Christian X (1870 – 1947) was King of Denmark from 1912 to 1947. His father and his grandfather were born as princes of a German ducal family, but his ancestry wasn’t to influence his attitude during the war. His brother King Haakon VII of Norway became ruler in exile after the German occupation of Norway. When Denmark and Norway were invaded on 9 April, 1940, Denmark with its small army had no prospect of being able to hold out for any length of time. Faced with the explicit threat of the Luftwaffe bombing Copenhagen, Christian X and the entire Danish government capitulated at about 6 AM, in exchange for retaining political independence in domestic matters, beginning the occupation of Denmark, which lasted until 5 May 1945.

Before the war, the King wasn’t that popular, being described as authoritarian and strongly stressing the importance of royal dignity and power. His reluctance to embrace democracy resulted in the Easter Crisis of 1920. During the German occupation of Denmark he nonetheless become a popular symbol of resistance to the occupation, particularly because of the symbolic value of his daily ride through the streets of Copenhagen, unaccompanied by guards. This was to show that he still considered Denmark its own country. After a fall with his horse on 19 October 1942, he was more or less an invalid for the rest of his reign, and couldn’t take his rides anymore . When he passed away in 1947, Denmark mourned its defiant King.

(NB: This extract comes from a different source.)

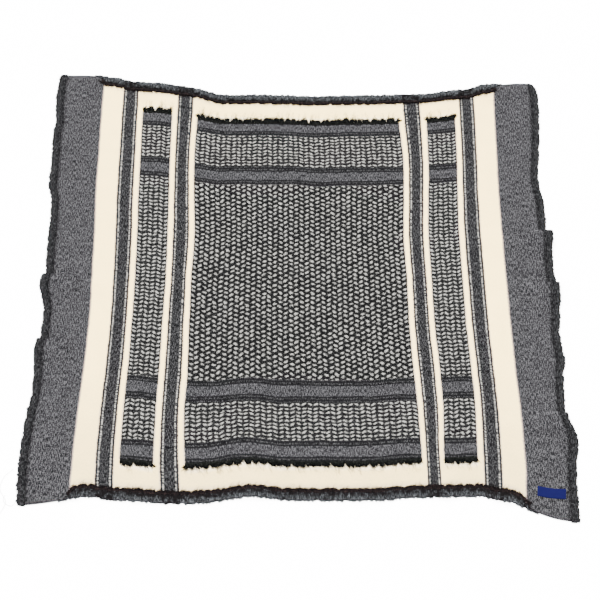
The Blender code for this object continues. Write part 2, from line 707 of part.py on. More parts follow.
def main():
    for old in list(bpy.data.objects):
        bpy.data.objects.remove(old, do_unlink=True)
    root = bpy.data.objects.new("scarf", None)
    bpy.context.scene.collection.objects.link(root)

    cream = material("cream_weave", (0.84, 0.78, 0.67), 0.9)
    charcoal = material("charcoal_selvedge", (0.035, 0.038, 0.040), 0.95)
    melange = material("grey_melange_hem", (0.075, 0.080, 0.085), 0.95)
    black = material("black_floats", (0.012, 0.012, 0.012), 0.95)
    navy = material("navy_label", (0.012, 0.025, 0.140), 0.7)

    columns, rows = column_lines(), row_lines()
    top = PanelTop(columns, rows)
    pieces = [make_panel(columns, rows, cream, root)]
    pieces.append(make_selvedge("selvedge_left", -1, rows, charcoal, root))
    pieces.append(make_selvedge("selvedge_right", 1, rows, charcoal, root))
    for name, end in (("top", 1), ("bottom", -1)):
        pieces.append(make_hem(f"hem_{name}", end, columns, top, melange, root))
        root_line = end * (HALF_LENGTH - HEM_WIDTH - SEAM_GAP - STRIP_WIDTH)
        edges = lock_edges(columns, -BORDER_LINE, BORDER_LINE, HEM_LOCK_SPACE)
        pieces.append(make_float_row(
            f"hem_floats_{name}", edges, root_line, -end, HEM_LOCK_LENGTH, top, black, root, 20 + end,
        ))
    rows_of_floats = (("top", TOP_FLOAT_LINE, 1), ("bottom", BOTTOM_FLOAT_LINE, -1))
    blocks = (
        ("left", -COLUMN[1], -COLUMN[0]),
        ("centre", -CENTRE_LINE, CENTRE_LINE),
        ("right", COLUMN[0], COLUMN[1]),
    )
    for number, (block, low, high) in enumerate(blocks):
        for name, line, way in rows_of_floats:
            edges = lock_edges(columns, low, high, LOCK_SPACE)
            pieces.append(make_float_row(
                f"floats_{block}_{name}", edges, line, way, TUFT_LENGTH, top, black, root,
                30 + 2 * number + way,
            ))
    pieces.append(make_label(top, navy, root))
    stand_at_origin(pieces, root)


main()
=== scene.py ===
"""A square woven scarf laid out flat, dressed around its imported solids.

Every piece is worked out in the cloth's own woven coordinates, u across it and v along it, in
metres from its middle. Lay.surface() lays them on the table, with the drift of the edges, the
folded tucks at the sides, the ripples of the hems and the soft creases. The materials read the
same coordinates from the attribute "woven", so bands, stripes and ticks follow the threads.
"""

import logging
import math
from dataclasses import dataclass, field
from enum import Enum
from typing import NamedTuple, Sequence, Union

import bpy
import numpy as np
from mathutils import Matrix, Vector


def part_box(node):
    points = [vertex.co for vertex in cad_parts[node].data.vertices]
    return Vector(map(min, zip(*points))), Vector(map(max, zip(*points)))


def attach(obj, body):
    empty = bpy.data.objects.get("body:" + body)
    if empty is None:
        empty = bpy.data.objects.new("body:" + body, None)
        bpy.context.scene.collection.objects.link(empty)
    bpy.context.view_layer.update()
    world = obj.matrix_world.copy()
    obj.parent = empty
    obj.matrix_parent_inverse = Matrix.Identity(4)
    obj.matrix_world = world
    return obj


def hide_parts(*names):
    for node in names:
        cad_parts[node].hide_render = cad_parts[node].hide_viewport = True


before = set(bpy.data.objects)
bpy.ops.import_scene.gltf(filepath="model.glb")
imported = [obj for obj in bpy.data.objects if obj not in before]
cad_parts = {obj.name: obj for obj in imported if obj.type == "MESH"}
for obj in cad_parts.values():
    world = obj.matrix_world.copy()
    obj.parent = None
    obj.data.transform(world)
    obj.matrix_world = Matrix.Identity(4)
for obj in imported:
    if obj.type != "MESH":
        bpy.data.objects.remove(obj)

LOG = logging.getLogger("scarf")
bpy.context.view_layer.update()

# The square as woven
HALF_WIDTH = 0.574
HALF_LENGTH = 0.488
WALL = 0.0016
SEAM_LINE = 0.551
CENTRE_LINE = 0.2445
COLUMN = (0.3025, 0.372)
BORDER_LINE = 0.470
TOP_FLOAT_LINE = 0.410
BOTTOM_FLOAT_LINE = -0.409
HEM_WIDTH = 0.0175
PANEL_END = 0.4855
SEAM_COVER = 0.0070
END_ZONE = (0.430, 0.455)
CORNER_PULL = 0.22
PATTERN_MIDDLE = 0.0055

# The folds of the tucks, as in the solids
TUCK_RADIUS = 0.0016
TUCK_SPAN = 0.028
TUCK_CLIMB = (0.058, 0.016)
TUCK_CLOSED_FROM = 0.38
TUCK_FULL_FROM = 0.68
TUCK_OPENING = 1.5
TUCK_LEAST = 0.004
SLOPE_STEP = 0.00002
FOLDED_FROM = 0.400
FOLDED_RAMP = 0.065

# A full turn, to the digits that the painted threads use
TURN = 6.2832


class Side(Enum):
    """The two long edges of the cloth."""

    LEFT = -1
    RIGHT = 1


class End(Enum):
    """The two ends of the cloth."""

    TOP = 1
    BOTTOM = -1


class EndLine(NamedTuple):
    """How far the two ends of the cloth lie from straight, at one line across it."""

    u: float
    top: float
    bottom: float


class WarpDrift(NamedTuple):
    """How far six lines along the cloth lie from straight, at one section."""

    v: float
    left_border: float
    left_column: float
    centre_left: float
    centre_right: float
    right_column: float
    right_border: float


class EdgeDrift(NamedTuple):
    """How far a side edge lies from straight, at one section."""

    v: float
    drift: float


class Corner(NamedTuple):
    """A rounded corner: its side, its end and how far the rounding reaches."""

    side: int
    end: int
    reach: float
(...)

The snapshot of the rider, taken by some German soldier who was a member of the army occupying Denmark, thus became a little piece of history. This is one of the things that makes collecting these photos so interesting.

North by Northeast

Gebirgsjäger (mountain ranger) posing together with a couple of young Sami women (in traditional clothing), Finnish Lapland, probably the winter of 1941-42. The truck to the left and the trailer carry the Edelweiss flower emblem of the 6. Gebirgs-Division. The other truck has the tactical sign of a mountain ranger motorized signals company vehicle. The firewood on the trailer and in the sack will be welcome in the sub-Arctic cold.

It might appear strange that at least four mountain ranger divisions were sent to the Finnish Lapland front, as the tallest mountain in that part of Finland is Korvatunturi (486 meters/1594 feet over the sea), which to people raised in the Alps is nothing more than a speed bump. The reason was that they were considered experts in winter warfare, but as their Finnish brothers-in-arms were under diplomatic pressure to not launch any major offensive on the port city of Murmansk or the railroad carrying supplies to the south, the front was relatively quiet for long periods of time.

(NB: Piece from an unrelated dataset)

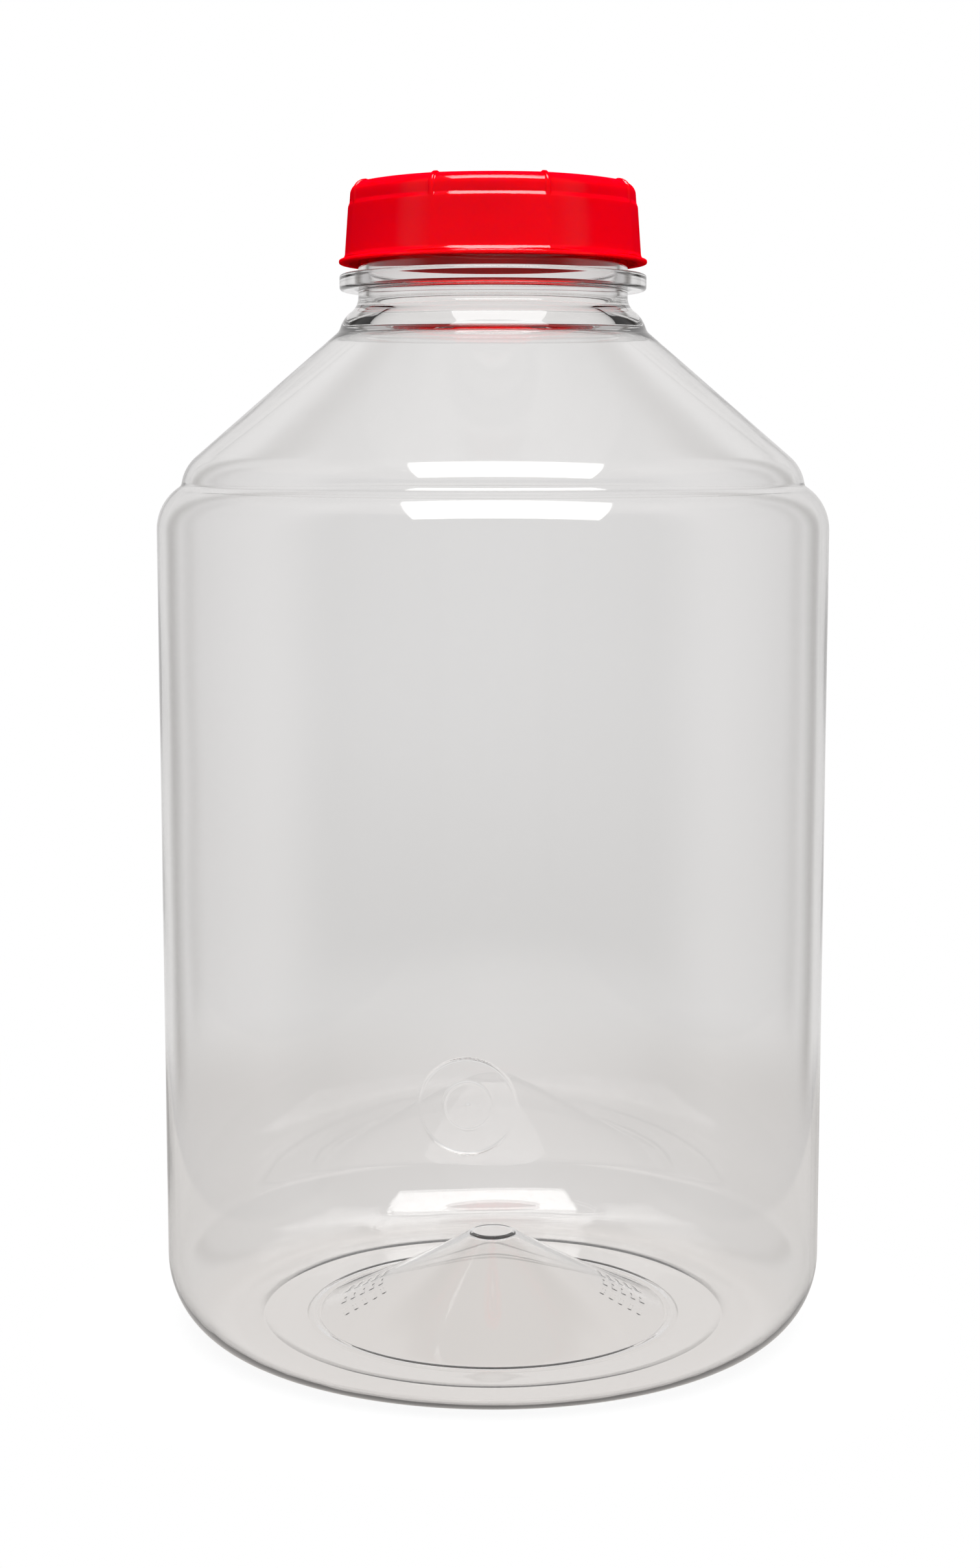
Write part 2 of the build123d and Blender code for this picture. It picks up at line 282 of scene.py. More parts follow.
def join(*parts):
    """One outline from pieces that meet end to end, with the blend of their corner between two pieces."""
    outline = parts[0]
    for blend, piece in zip(parts[1::2], parts[2::2]):
        if blend == 0:
            outline = np.vstack((outline, piece[1:]))
            continue
        corner = piece[0]
        before = outline[np.hypot(*(outline - corner).T) > blend]
        after = piece[np.hypot(*(piece - corner).T) > blend]
        last = outline[len(before)]
        start = before[-1] + (last - before[-1]) * near_share(before[-1], last, corner, blend)
        first = piece[len(piece) - len(after) - 1]
        end = after[0] + (first - after[0]) * near_share(after[0], first, corner, blend)
        t = np.linspace(0, 1, 7)[:, None]
        curve = (1 - t) ** 2 * start + 2 * t * (1 - t) * corner + t**2 * end
        outline = np.vstack((before, curve, after))
    return outline


def near_share(far, near, corner, reach):
    """How far along from far to near the distance to the corner falls to reach."""
    shares = np.linspace(0, 1, 200)
    points = far + shares[:, None] * (near - far)
    return shares[np.argmin(np.abs(np.hypot(*(points - corner).T) - reach))]


def smoothstep(value, low, high):
    """0 below low, 1 above high, with a smooth rise between."""
    t = np.clip((value - low) / (high - low), 0, 1)
    return t * t * (3 - 2 * t)


def turn_from(angle, middle):
    """The signed angle from middle, within half a turn."""
    return (angle - middle + pi) % (2 * pi) - pi


# ---------------------------------------------------------------- turning an outline into a mesh

def refined_turns(step, fine_zones):
    """Angles all round at step, with finer steps in zones of (middle, half width, fine step)."""
    angles = np.arange(0, 2 * pi - step / 2, step)
    for middle, half, fine in fine_zones:
        angles = angles[np.abs(turn_from(angles, middle)) > half + fine / 2]
        zone = middle + np.arange(-half, half + fine / 2, fine)
        angles = np.concatenate((angles, zone % (2 * pi)))
    return np.sort(angles)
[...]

A little-known fact is that Sweden allowed the Germans to use a couple of large warehouses outside the port of Luleå for storing supplies (mostly foodstuff) for the troops in Norway and Finland. They were destroyed in a fire in 2016.

Top of the world

German troops enjoying a photo opportunity in Finnish Lapland, probably in 1941. Apart for fighting the persistent mosquitos and getting a tan in the midnight sun, that’s about all the fun that could be had there.

Much of the war on the extreme north end of the Eastern Front was low intensity, with patrols and raids, but no major offensives. The Finnish government had to balance between their co-belligerent, Germany, and the Western Allies. Any attempts to cut the railroad from Murmansk to the south, thereby stopping the transport of supplies brought in by the Atlantic convoys, were called off. The Germans relied on the Finns in the north, and couldn’t do much about it. Then, in the summer of 1944, the Soviets launched an offensive against Finland, and forced them to accept a ceasefire under the condition that the German troops vacated Finland within two weeks. That it was impossible to do that on such short notice was something all factions knew, but the Finns had to swallow that bitter pill.

This was the cause of the Lapland War, where the erstwhile comrades-in-arms had to fight each other. The Germans fought a fighting withdrawal, using the scorched earth tactic, which in turn forced Finnish civilians to flee, many of them across the Torne River to safety in Sweden. The Lapland War wound down in early November, and a relative, uneasy peace returned to Finnish Lapland.